A file is a kind of dynamically-allocated data structure that an application program can access by name. The application program reads or writes to the file by sending a read or write request to an operating system program called a file system manager. The read or write request specifies the file, an offset in a logical extent of the file, and a number of blocks of data to be read or written, beginning at the specified offset. The typical size of one block of data is four kilobytes or eight kilobytes.
The file system manager maintains the file in a collection of files called a file system. The file system is built upon a logical volume of file system blocks. To an application program, the file system appears to be a tree of directories, subdirectories, and files. The file system manager maintains additional data structures in the file system, such as a map of the file system blocks that are free and the file system blocks that have been allocated to files in the file system.
Popular file systems permit any free block of the file system to be allocated to a file of the file system and mapped to any logical block of the logical extent of the file. The additional flexibility of file system block allocation permits more efficient storage utilization by reducing storage fragmentation and permitting sparse files and efficient dynamic extension of files.
For example, one very popular file system is known as the UNIX-based file system. The UNIX-based file system is described in Uresh Vahalia, Unix Internals—The New Frontiers, Chapter 9, File System Implementations, pp. 261-290, Prentice-Hall, Inc., Upper Saddle River, N.J. (1996). The file in the UNIX-based file system is a hierarchy of file system blocks. The file system block at the top or root of the hierarchy is called an “inode.” The inode contains attributes of the file and also a block pointer array including pointers to one or more file system blocks that are directly below the inode in the hierarchy. The data of the file is contained in one or more file system data blocks at the bottom or leaves of the hierarchy. If the file contains more than ten data blocks, then there will be at least one indirect block directly below inode in the hierarchy. Each indirect block includes a block pointer array of up to 256 block pointers.
The popular file systems that permit flexible block mapping in the files suffer a file fragmentation problem when large files are accessed randomly over time. File fragmentation is most noticeable as a gradual decrease in read performance. A file is fragmented when the logical extent of the file is not mapped to a single extent of contiguous file system blocks in the logical volume of the file system. If the logical extent of a file becomes mapped to a large number of relatively small extents that are widely distributed over the logical volume of the file system, then this fragmentation of the data storage of the file causes the performance of file access to suffer from an inability to obtain locality of access to the data storage. Locality of access is desired because it increases the likelihood that address translation caches and data caches in the digital computer will contain the addresses and data for access to the file. Locality of access also improves the fetching and streaming of data from the data storage.

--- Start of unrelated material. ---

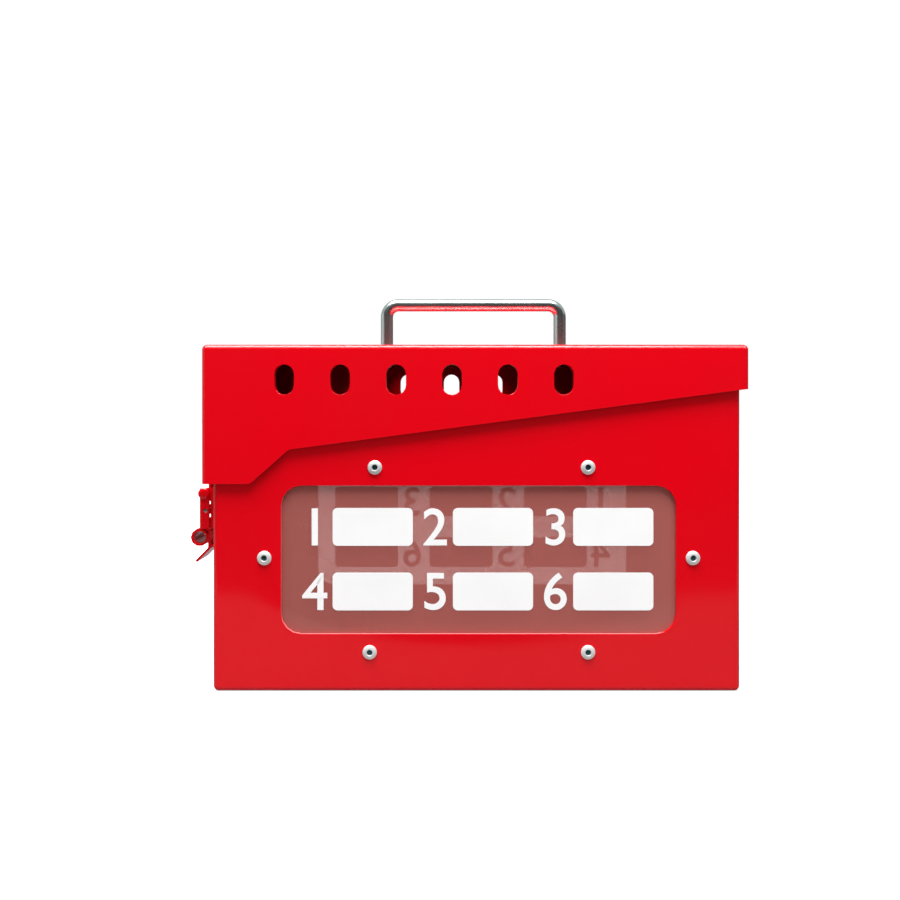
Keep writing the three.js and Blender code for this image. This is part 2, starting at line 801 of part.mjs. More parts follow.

A known method of dealing with file fragmentation is to run a background defragmentation process in order to restore read performance upon large files. The background defragmentation process, however, contends with user I/O for locks and file mapping metadata, so that the defragmentation process should be designed and operated with care so as to be transparent to application programs. See, for example, the storage reorganizer described in Bono et al., U.S. Pat. No. 7,631,155 issued Dec. 8, 2009, entitled Thin Provisioning of a File System and an ISCSI LUN Through a Common Mechanism.